▸ **TASK**:
Set down word for word each line from the start of the listing through the line that contains "from in front.", both included.

── DATA EXTRACT ──

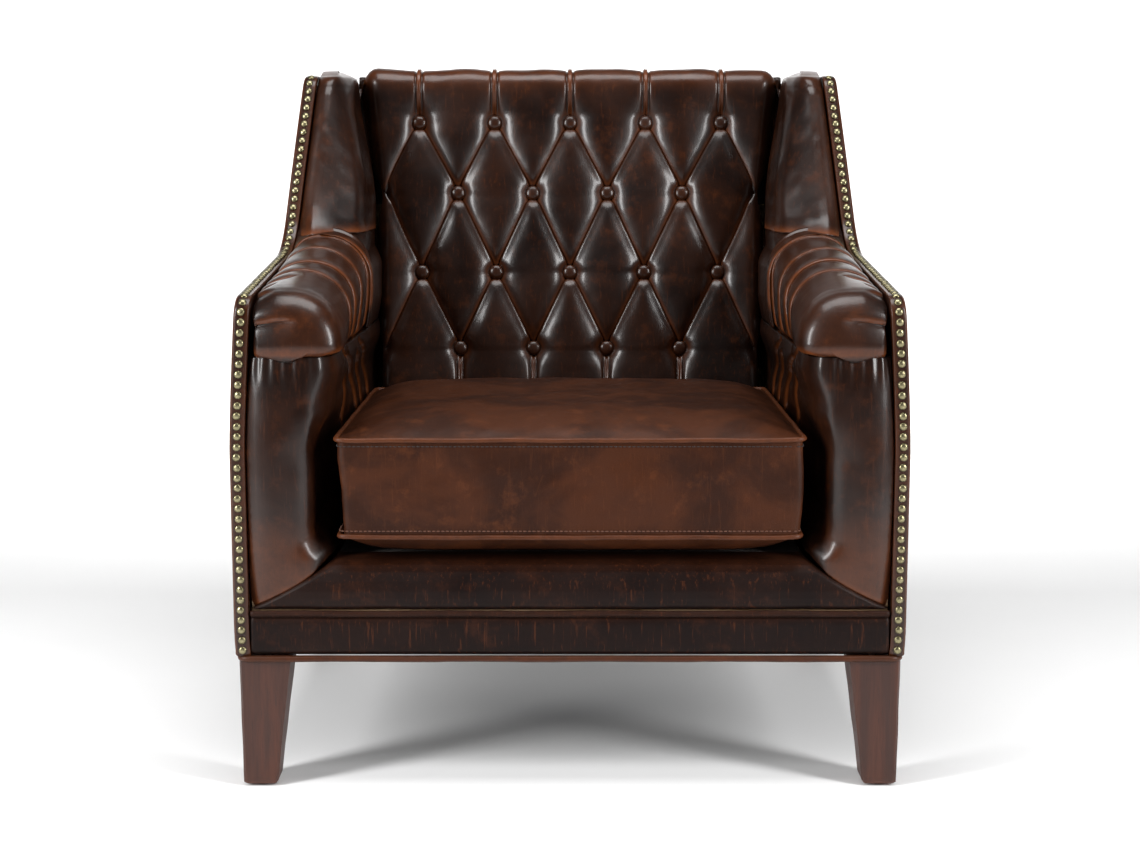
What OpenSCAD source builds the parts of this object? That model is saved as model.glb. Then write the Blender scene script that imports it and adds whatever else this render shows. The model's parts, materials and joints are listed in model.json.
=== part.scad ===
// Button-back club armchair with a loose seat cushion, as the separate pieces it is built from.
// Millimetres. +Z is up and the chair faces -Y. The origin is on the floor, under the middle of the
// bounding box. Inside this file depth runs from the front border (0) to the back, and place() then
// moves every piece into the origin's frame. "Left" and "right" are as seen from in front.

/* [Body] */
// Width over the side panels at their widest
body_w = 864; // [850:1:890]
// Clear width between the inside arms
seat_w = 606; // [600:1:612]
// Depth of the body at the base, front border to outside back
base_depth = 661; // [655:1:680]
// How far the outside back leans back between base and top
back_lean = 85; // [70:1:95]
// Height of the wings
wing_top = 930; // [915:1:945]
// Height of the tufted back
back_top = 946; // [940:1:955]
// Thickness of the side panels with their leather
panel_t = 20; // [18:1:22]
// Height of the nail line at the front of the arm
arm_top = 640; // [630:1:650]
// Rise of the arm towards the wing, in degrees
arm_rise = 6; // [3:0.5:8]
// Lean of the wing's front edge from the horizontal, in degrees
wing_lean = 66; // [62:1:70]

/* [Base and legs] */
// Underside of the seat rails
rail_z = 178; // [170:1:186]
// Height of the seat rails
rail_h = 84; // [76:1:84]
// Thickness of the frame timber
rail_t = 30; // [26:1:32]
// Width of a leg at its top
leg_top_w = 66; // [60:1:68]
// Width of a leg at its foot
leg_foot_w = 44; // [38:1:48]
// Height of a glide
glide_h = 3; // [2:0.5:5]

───

▸ **WRITTEN RESPONSE**:
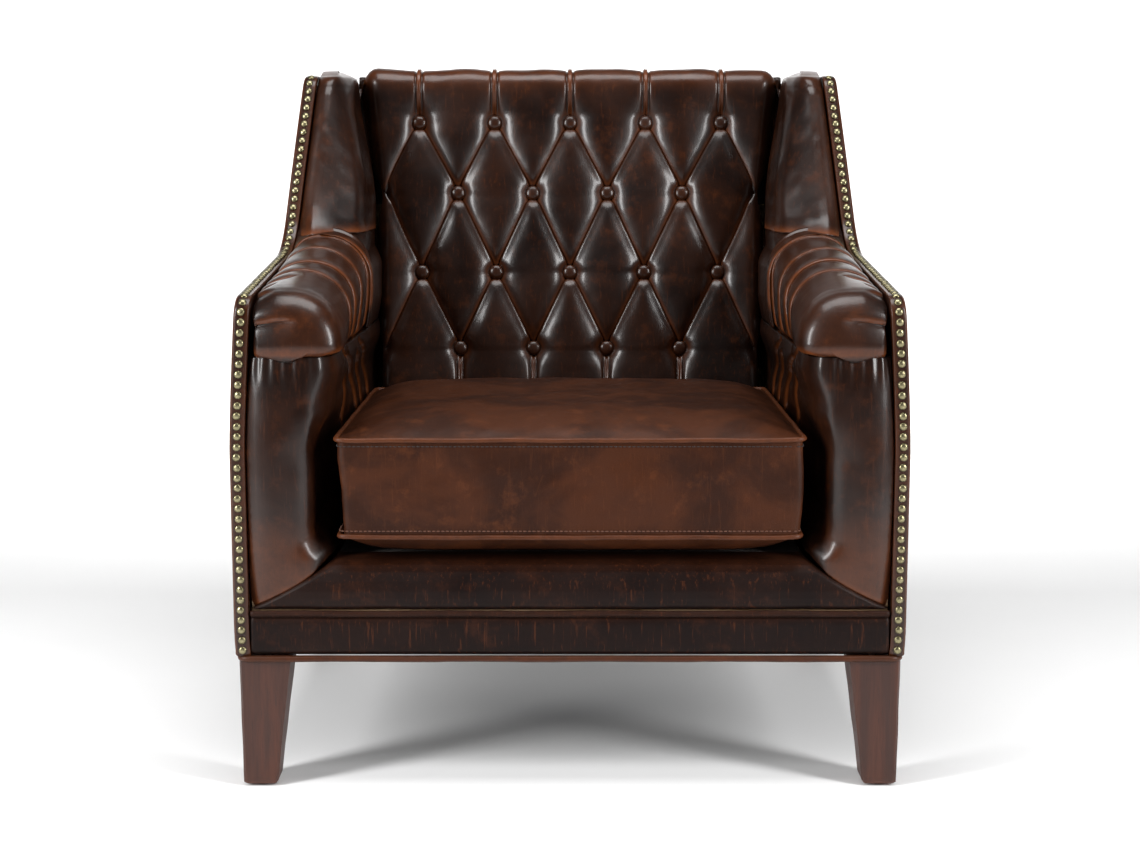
What OpenSCAD source builds the parts of this object? That model is saved as model.glb. Then write the Blender scene script that imports it and adds whatever else this render shows. The model's parts, materials and joints are listed in model.json.
=== part.scad ===
// Button-back club armchair with a loose seat cushion, as the separate pieces it is built from.
// Millimetres. +Z is up and the chair faces -Y. The origin is on the floor, under the middle of the
// bounding box. Inside this file depth runs from the front border (0) to the back, and place() then
// moves every piece into the origin's frame. "Left" and "right" are as seen from in front.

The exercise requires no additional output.